London: British Airways PLC warned there was “no visible signs of improvement” in the recession-hit airline industry as it posted a record £94 million ($155.5 million) loss for the first quarter on Friday, despite noting a seasonal uptick for the summer.
BA said it would continue to focus on stripping costs out of the business as consumer demand for flights remains weak, reporting that its efforts so far have resulted in a 6.6% reduction in operating costs since October.
The airline is seeking to slash some 3,700 jobs from its 40,000-strong work force and freeze pay for several years. It has also taken 5% of its winter flight capacity out of service and even dropped meals on short-haul flights as it struggles to cope with the adverse economic climate.
The first quarter operating loss is the first time since BA was privatized in 1987 that it has recorded a deficit at the beginning of the fiscal year, which is usually the second strongest earnings period after the summer peak — the airline earned a £35 million profit in the same period a year ago.
Revenue in the current first quarter fell 12% to £1.98 billion, from £2.25 billion.
The airline did not provide net profit details in Friday’s trading update.
With the operating loss and revenue flagged up by the carrier ahead of the announcement, BA stock received a boost from the positive news on costs and a reduction in its debt, opening up 1.3% at 136 pence.
Chief executive Willie Walsh said that while traffic volumes were down, they had stabilized during the quarter and showed some signs of improvement for the peak summer months.
However, he added that yields, or average fares per mile (kilometer), “remain volatile,” leaving the airline wary of providing revenue guidance for the full year. Yields dropped 9.7% in the first quarter and Walsh said he expected a greater fall in the second quarter.
“Trading conditions continue to be very challenging ... and no visible signs of improvement,” he said.
Other carriers have also succumbed to the market downturn, with Air France-KLM reporting a 20.5% fall in first quarter revenue to €5.2 billion and Lufthansa posting an almost 20% drop to the same level on Thursday.
Even the normally more robust budget carrier Ryanair Holdings PLC spooked the market earlier this week by scaling back its full-year profit forecasts to the bottom end of its forecast range of £173 millionto £259 million.

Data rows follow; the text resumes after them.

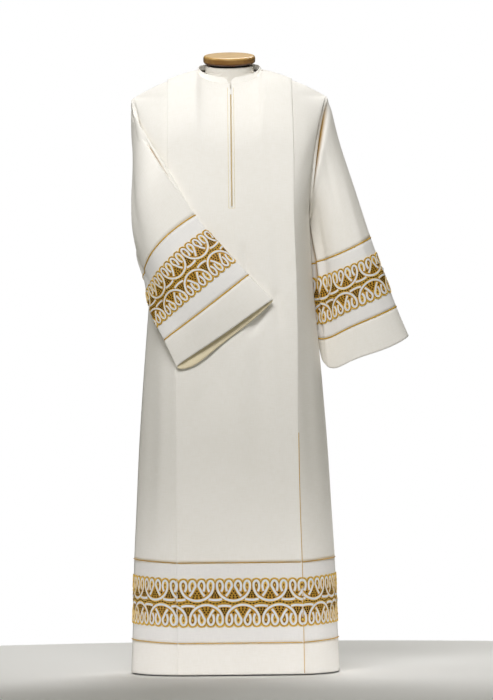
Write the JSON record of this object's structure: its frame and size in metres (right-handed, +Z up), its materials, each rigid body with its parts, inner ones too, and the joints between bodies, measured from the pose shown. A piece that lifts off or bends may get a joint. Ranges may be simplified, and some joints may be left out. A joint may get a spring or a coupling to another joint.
{
  "type": "alb robe on a dress form",
  "caption": "Full-length cream linen alb with set-in wide sleeves, lace bands at hem and cuffs, neckband and front zip, dressed on a limbless tailor's form on a stand.",
  "frame": {"origin": "on the floor, on the axis of the stand's pole", "axes": "+Z up, the front of the alb faces -Y, +X to the right of someone looking at the front"},
  "size_m": [0.7012, 0.3942, 1.5516],
  "materials": {
    "linen": "matt",
    "white_linen": "matt",
    "zip_tape_cloth": "matt",
    "zip_metal": "satin",
    "jersey": "matt",
    "wood": "satin",
    "black_felt": "matt",
    "steel": "satin"
  },
  "bodies": {
    "alb_and_form": {"front_bodice": "linen", "front_lace_band": "white_linen", "front_hem_band": "linen", "back_bodice": "linen", "back_lace_band": "white_linen", "back_hem_band": "linen", "neckband": "linen", "zip_tape_left": "zip_tape_cloth", "zip_tape_right": "zip_tape_cloth", "zip_slider": "zip_metal", "left_sleeve": "linen", "left_sleeve_lace_band": "white_linen", "left_sleeve_cuff": "linen", "right_sleeve": "linen", "right_sleeve_lace_band": "white_linen", "right_sleeve_cuff": "linen", "form_torso": "jersey", "form_neck_cap": "wood", "form_neck_spacer": "black_felt", "form_pole": "steel", "form_base": "steel"},
    "pull_tab": {"zip_pull_tab": "zip_metal"}
  },
  "joints": [
    {"name": "pull_tab_hinge", "type": "hinge", "parent": "alb_and_form", "child": "pull_tab", "pos_m": [0.003, -0.08553, 1.45379], "axis": [-1, 0, 0], "range_deg": [0, 140]}
  ]
}
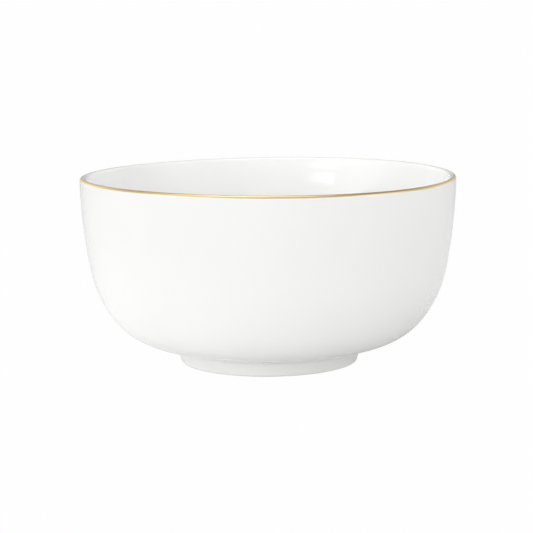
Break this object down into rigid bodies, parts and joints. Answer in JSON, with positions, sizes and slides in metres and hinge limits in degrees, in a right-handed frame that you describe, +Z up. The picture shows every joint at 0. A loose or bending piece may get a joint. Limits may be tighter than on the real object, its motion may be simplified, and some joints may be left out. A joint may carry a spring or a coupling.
{
  "type": "serving bowl",
  "caption": "Deep round porcelain serving bowl with nearly upright walls, a full round belly, a low tapered foot ring and a thin gilded rim.",
  "frame": {"origin": "centre of the foot ring's bearing face, on the surface the bowl stands on", "axes": "+Z up along the bowl's axis of revolution; X and Y are any two level directions at right angles"},
  "size_m": [0.2, 0.2, 0.1],
  "materials": {
    "bowl_body": "clear glossy glaze on white porcelain",
    "foot_ring": "clear glossy glaze on white porcelain, bare on the bearing face",
    "rim_gilding": "fired bright gold"
  },
  "bodies": {
    "root": {"bowl_body": "bowl_body", "foot_ring": "foot_ring", "rim_gilding": "rim_gilding"}
  },
  "joints": []
}
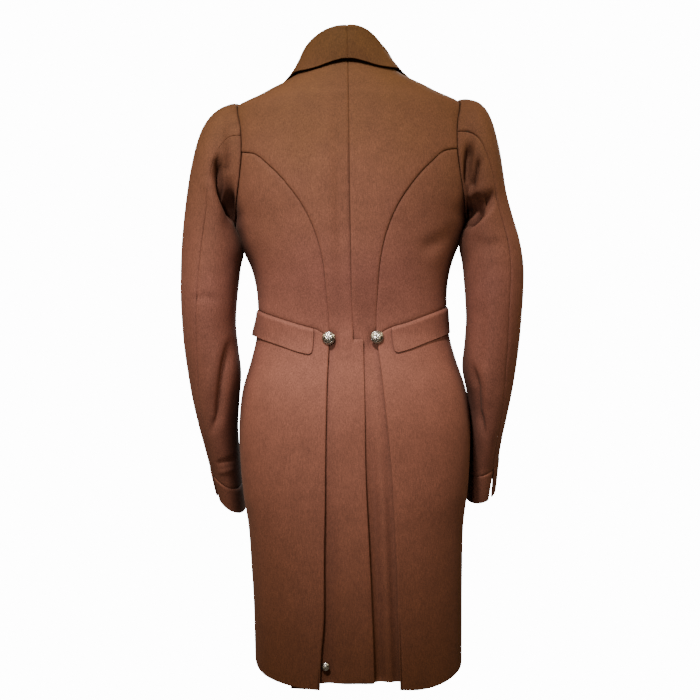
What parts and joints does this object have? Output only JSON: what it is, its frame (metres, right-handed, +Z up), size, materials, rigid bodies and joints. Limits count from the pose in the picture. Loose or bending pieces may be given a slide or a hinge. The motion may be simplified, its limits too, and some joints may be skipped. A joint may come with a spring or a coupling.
{
  "type": "tailcoat",
  "caption": "Brown wool historic tailcoat with gathered sleeve heads, curved side back seams, pleated tails, pocket flaps and domed buttons, in its worn hollow form",
  "frame": {"origin": "middle of the neck, level with the neck seam at the centre back", "axes": "+Z up the standing coat, +X to the wearer's left, -Y to the wearer's front"},
  "size_m": [0.5678, 0.2583, 1.0778],
  "materials": {
    "wool": "matte",
    "pewter": "satin"
  },
  "bodies": {
    "root": {"back_left": "wool", "back_right": "wool", "front_left": "wool", "front_right": "wool", "skirt_left": "wool", "skirt_right": "wool", "flap_left": "wool", "flap_right": "wool", "lapel_left": "wool", "lapel_right": "wool", "collar_left": "wool", "collar_right": "wool", "sleeve_top_left": "wool", "sleeve_top_right": "wool", "sleeve_under_left": "wool", "sleeve_under_right": "wool", "cuff_left": "wool", "cuff_right": "wool", "hip_button_left": "pewter", "hip_button_right": "pewter", "pleat_button_left": "pewter", "front_button_1": "pewter", "front_button_2": "pewter", "front_button_3": "pewter", "front_button_4": "pewter"}
  },
  "joints": []
}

Walsh has been one of the most pessimistic airline industry executives about the sector, warning that BA is in a “fight for survival” and that the carrier’s key first- and business-class traffic may never fully recover.
He said Friday that while BA’s efforts to cut costs were bearing fruit, “with revenue still weak, there is much more to be done,” suggesting the savings plan would last years.
His plans to slash 3,700 ground staff and cabin crew positions have met with resistance from unions. BA recently called in a government-backed mediator in an attempt to reach a deal and avoid crippling strike action. Walsh said Friday that both sides are currently in a “cooling off” period with talks halted.
The carrier’s engineers and pilots have accepted a separate deal.
In other cost-saving measures, BA has stripped capacity out of its flying schedule, with plans to park 22 aircraft over the winter. It has also extended its planned delivery of six new superjumbo Airbus A380 aircraft by an average of five months. A second round of delivery of six more aircraft will be delayed by an average of two years.
Walsh declined to comment on the status of talks with Boeing Co. over the 24 Boeing 787 jets it ordered in 2007, following a report he was seeking to renegotiate installment payments.
“Talks are ongoing and confidential,” he told reporters on a conference call.
In more positive news, BA said it expected its full year fuel bill to be between £450 million and £500 million lower. It also said that its debt had fallen slightly to £2.3 billion.
Walsh also played down reports that BA is planning to gearing up to sell control of the trans-Atlantic premium subsidiary Openskies, which last week dropped its service between Amsterdam and New York, leaving just one route between Paris and New York.
Wals told reporters he had nothing to add to existing public comment by the airline that it is “reviewing all aspects of its activities.”